In Martin v. Waddell, 16 Pet. at page 410, 10 L. Ed. 997, Chief Justice Taney, speaking for the court, said: “When the revolution took place; the people of each state became themselves sovereign; and in that character hold the absolute right to all their navigable waters, and the soils under them, for their own common use, subject only to the rights since surrendered by the constitution to the general government.”

And in McCready v. Virginia, 94 U. S. 394, 24 L. Ed. 248, Mr. Chief Justice Waite speaking, said: “The principle has long been settled in this court, that each State owns the beds of all tide-waters within its jurisdiction, unless they have been granted away. * * “ For this purpose the State represents its people, and the ownership is that-of the people in their united sovereignty.”

The decisions of the Supreme Court of Appeals of Virginia have uniformly asserted and upheld this proprietorship of the state in the navigable waters within the state and in the fish and oysters that inhabit them. See Taylor v. Commonwealth, 102 Va. 759, 47 S. E. 875, 102 Am. St. Rep. 865; Newport News v. Jones, 105 Va. 503, 54 S. E. 314, 6 L. R. A. (N. S.) 247. The decisions of the courts of other states are to the same effect. See State v. Tice, 69 Wash. 403, 125 ,P. 168, 41 L. R. A. (N. S.) 472, and cases cited. While it is quite true the citizens of a state have both a privilege and a property right in the oysters in-the public waters of the state, it is neither a private right nor an individual right, but is wholly a right growing out of their sovereign capacity as citizens of the state, and is subject at all times to the control of the state and to such reasonable rules and regulations as may be made by the Legislature with relation thereto. In no case that we know of was it held that this so-ealled property right is a private right, or was free of the control and regulation of the state. As was said in Ex parte Maier, 103 Cal. 476, 37 P. 402, 404, 42 Am. St. Rep. 129: “The wild game within a state belongs to the people in their collective, sovereign capacity. It is not the subject of private ownership, except in so far as the people may elect to make it so; and they may, if they see fit, absolutely prohibit the taking of it, or any traffic or commerce in it, if deemed necessary for its protection or preservation, or the public good.”

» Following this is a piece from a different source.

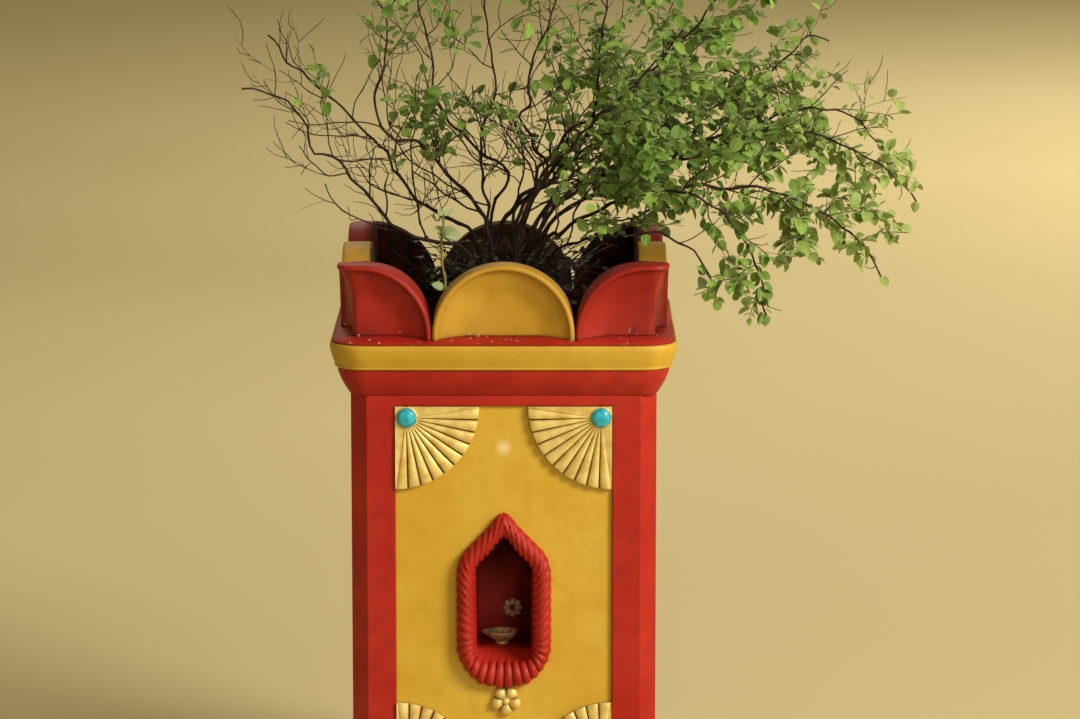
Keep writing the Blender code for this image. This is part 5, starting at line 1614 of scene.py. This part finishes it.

Nor are we impressed with the argument on behalf of the tongers that “the privileges or immunities” intended to be protected by the Fourteenth Amendment are identical with those claimed here in their behalf. Such privileges and immunities as the tongers have in this ease are in virtue of their residence and citizenship in Virginia, and these, as was decided by the Supreme Court in the Slaughter House Cases, 16 Wall. 36, 77, 21 L. Ed. 394, are within the constitutional and legislative power of the states and without that of the federal government. The Fourteenth Amendment to the Constitution was not intended to bring within its scope those rights recognized as belonging exclusively to the states — rights which all citizens hold in common by virtue of their being citizens— but rather to leave them to the state governments for their security and protection.

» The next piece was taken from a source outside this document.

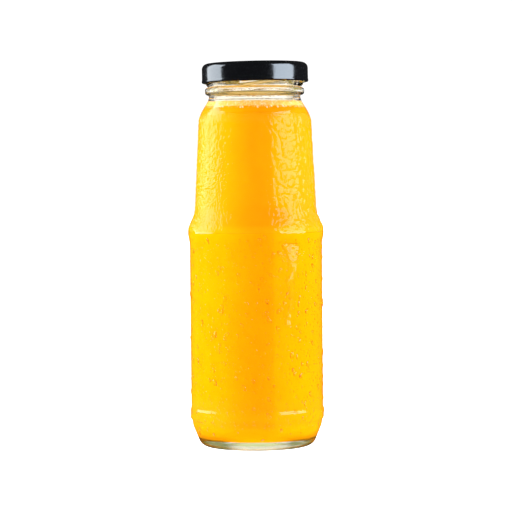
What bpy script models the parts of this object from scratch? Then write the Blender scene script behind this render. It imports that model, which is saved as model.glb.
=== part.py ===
# A 300 ml bottle of orange juice: a clear glass bottle with a wide mouth, its juice with a ring of froth on top, and a
# black twist-off cap. The bottle stands on the floor at the origin, its axis is Z, and its front faces -Y.
# Lengths are in millimetres and are scaled to metres as the meshes are made.

from math import acos, ceil, cos, pi, radians, sin, tan

import bmesh
import bpy
from mathutils import Matrix, Vector

MM = 0.001
SEGMENTS = 48  # sides of every turned piece
ARC_STEP = radians(31)  # the most that an outline turns from one point to the next
MERGE = 0.00001
GAP = 0.3  # kept between neighbouring pieces

# The bottle's outside. Its corners are given before they are rounded.
RIM_Z = 163.6
LIP_ROUND = 1.1
FINISH_R = 19.8  # the wall that carries the threads
BEAD_R, BEAD_ROUND = 21.4, 1.3
BEAD_TOP, BEAD_BOTTOM, BEAD_SLOPE = 154.7, 151.7, 0.5
NECK_R, NECK_Z, NECK_ROUND = 19.7, 149.6, 5.0
SHOULDER_R, SHOULDER_Z, SHOULDER_ROUND = 23.95, 142.7, 11.0
WAIST_R, WAIST_Z, WAIST_ROUND = 26.07, 101.1, 10.0  # foot of the upper, tapering body
RIDGE_R, RIDGE_Z, RIDGE_ROUND = 29.6, 93.0, 6.5
BODY_R, BODY_TOP, BODY_ROUND = 28.6, 87.6, 6.0
HEEL_RING_R, HEEL_RING_TOP, HEEL_RING_BOTTOM = 28.9, 15.9, 12.3
HEEL_RING_SLOPE, HEEL_RING_ROUND, HEEL_STEP_ROUND = 1.2, 1.5, 0.7
HEEL_STEP_R = 28.15
HEEL_R, HEEL_Z, HEEL_ROUND = 27.95, 9.2, 6.0
FOOT_R, FOOT_ROUND = 24.2, 4.6
BEARING_R, BEARING_ROUND = 19.8, 0.8  # inner edge of the ring that the bottle stands on
PUSH_UP_R, PUSH_UP_Z, PUSH_UP_ROUND = 18.4, 1.7, 1.5
DOME_R, DOME_Z, DOME_TOP = 15.4, 2.05, 2.8  # under the bottle's middle

# The bottle's inside
BORE_R, BORE_BOTTOM, BORE_ROUND = 17.2, 150.6, 8.0
INNER_SHOULDER_R, INNER_SHOULDER_Z, INNER_SHOULDER_ROUND = 21.65, 142.0, 8.0
INNER_WAIST_R, INNER_WAIST_Z, INNER_WAIST_ROUND = 23.65, 102.6, 12.0
INNER_R, INNER_TOP, INNER_ROUND = 26.2, 94.6, 10.0
FLOOR_Z, FLOOR_TOP = 4.6, 6.4  # its lowest ring and its middle
FLOOR_RING_R, FLOOR_ROUND = 19.0, 6.5
DOME_STEPS = 3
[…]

Nor are we any more impressed with the argument that the Virginia statute in question denies to the tongers “due process” or “the equal protection” of the law. These terms as used in the amendment have been construed time and again by the Supreme Court, and the principle universally announced is that the object of the language used in the amendment was primarily to prevent arbitrary action and to secure “those fundamental principles -of liberty and justice which lie at the base of all our civil and political institutions.” As was said by Mr. Justice Matthews in Hurtado v. California, 110 U. S. 516, 4 S. Ct. 111, 121, 28 L. Ed. 232: “Any legal proceeding enforced by public authority, whether sanctioned by age and custom, or newly devised in the discretion of the legislative power in furtherance of the general public good, which regards and preserves these principles of liberty and justice, must be held to be due process of law.”

Section 3233 of the Code of Virginia 1924, which empowers the commission of fisheries to exelude the licensed tonger of the state from the use of the natural oyster rock for a limited period of time to enable a planter who, without default on his part and through the mistake of an officer of the state, has been led to place his private property on the public rocks, is not a denial of due process or the equal protection of the law, and is therefore not in conflict with those provisions of the Fourteenth Amendment of the Constitution of the United States. The statute is not class legislation, for it affects all alike. It neither favors one class nor discriminates against another. It applies to all who are within its terms. The unfortunate citizen, whoever he may be and of whatever class, who has innocently gone upon the public oyster rocks of the state pursuant to the permission of the state, though mistakenly granted, is allowed time in which to reclaim his property. It is, as the Supreme Court of Virginia says, a regulation in the development of the policy of the state in the encouragement and promotion of the planting of oysters. It has been the law in Virginia since before the adoption of the Constitution of 1902 in which for the first time section 175 as it is appears. The privilege which it grants the planter is clear and unmistakable. It gives him the right to reclaim the oysters which he had, without fault on his part, .placed on the natural rock. He has no right to take anything else than his own property. If in taking his own property he takes also that which does not belong to him, he is subject to criminal prosecution under the law, and it is of course the duty of the state to be watchful and careful that the permission be not abused. “Due process of law” inhibits the taking of one man's property and giving it to another contrary to the usual and settled modes of procedure. Ochoa v. Hernandez y Morales, 230 U. S. 139, 33 S. Ct. 1033, 57 L. Ed. 1427. There is nothing in the statute to bring it within this definition.

For these reasons the motion to dismiss should he granted, and the motion for an interlocutory and permanent injunction denied.